Negar vigência a Constituição da República, notadamente ao princípio constitucional da presunção de inocência, em nome do oco e leviano discurso da impunidade é desprezar as palavras proferidas pelo Dr. Ulysses Guimarães quando em 5 de outubro de 1988 ressaltou que

A Constituição certamente não é perfeita. Ela própria o confessa ao admitir a: reforma. Quanto a ela, discordar, sim. Divergir, sim. Descumprir, jamais.

Afrontá-la, nunca.

Traidor da Constituição é traidor da Pátria. Conhecemos o caminho maldito. Rasgar a Constituição, trancar as portas do Parlamento, garrotear a liberdade, mandar os patriotas para a cadeia, o exílio e o cemitério.

Não é demais martelar que A Constituição da República proclama que “ninguém será considerado culpado até o trânsito em julgado de sentença penal condenatória” (art. 5º, LVII da CR)[3]. Consagrando assim, o princípio da presunção de inocência.

No ano de 2009, o Supremo Tribunal Federal, em julgamento do Habeas Corpus 84.078, reconheceu que o princípio da presunção de inocência se aplicava até que houvesse uma condenação definitiva, transitada em julgada. A referida decisão impedia, assim, a chamada execução provisória da pena, enquanto houvesse recurso pendente.

Em seu voto, o ministro (Relator) Eros Graus, destacava que “a prisão antes do trânsito em julgado da condenação somente pode ser decretada a título cautelar. Lembro, a propósito, o que afirma Rogério Lauria Tucci, meu colega de docência na Faculdade

de Direito do Largo de São Francisco: "o acusado, como tal, somente poderá ter sua prisão provisória decretada quando esta assuma natureza cautelar, ou seja, nos casos de prisão em flagrante, de prisão temporária, ou de prisão preventiva”.

Em 2016 no julgamento do Habeas Corpus 152.752, o eminente ministro Celso de Mello – honrando a Constituição – e acompanhando a minoria vencida, enfatizou que:

Nenhum dos Poderes da República pode submeter a Constituição a seus próprios desígnios, ou a manipulações hermenêuticas, ou, ainda, a avaliações discricionárias fundadas em razões de conveniência ou de pragmatismo, eis que a relação de qualquer dos Três Poderes com a Constituição há de ser, necessariamente, uma relação de incondicional respeito, sob pena de juízes, legisladores e administradores converterem o alto significado do Estado Democrático de Direito em uma promessa frustrada pela prática autoritária do poder.

Mais adiante, o decano do STF observa que:

Acho importante referir, de outro lado, por necessário, que a presunção de inocência não se esvazia progressivamente, à medida em que se sucedem os graus de jurisdição.
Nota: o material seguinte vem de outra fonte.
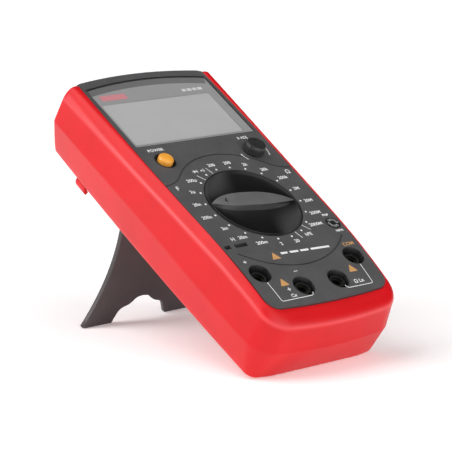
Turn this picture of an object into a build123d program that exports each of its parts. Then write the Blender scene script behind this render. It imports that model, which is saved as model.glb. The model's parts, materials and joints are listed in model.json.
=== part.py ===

Isso significa, portanto, que, mesmo confirmada a condenação penal por um Tribunal de segunda instância, ainda assim subsistirá, em favor do sentenciado, esse direito fundamental, que só deixará de prevalecer – repita-se – com o trânsito em julgado da sentença penal condenatória, como claramente estabelece, em texto inequívoco, a Constituição da República. Enfatizo, ainda, que o “status poenalis” não pode sofrer – antes de sobrevir o trânsito em julgado de condenação judicial – restrições lesivas à esfera jurídica das pessoas em geral e dos cidadãos em particular. Essa opção do legislador constituinte (pelo reconhecimento do estado de inocência) claramente fortaleceu o primado de um direito básico, comum a todas as pessoas, de que ninguém – absolutamente ninguém – pode ser presumido culpado em suas relações com o Estado, exceto se já existente sentença penal condenatória transitada em julgado.

Definitivamente, o discurso da impunidade serve apenas e tão-somente àqueles que dão as costas para a Constituição da República e de ombros para o Estado Democrático de Direito.


[1] GENELHÚ, Ricardo. Do discurso da impunidade à impunização: o sistema penal do capitalismo brasileiro e a destruição da democracia. Rio de Janeiro: Revan, 2015.

[2] Disponível em< http://emporiododireito.com.br/alerta-aos-punitivistas-de-boa-fe-nao-se-reduz/

[3] Segundo Gustavo Badaró, “Certamente, a fonte inspiradora tal dispositivo foi a Constituição italiana de 1948: L’imputato non è considerato colpevole sina Allá condanna definitiva”. BADARÓ, Gustavo Henrique. Processo penal. 4ª ed. São Paulo: Revista dos Tribuanais, 2016, p.60.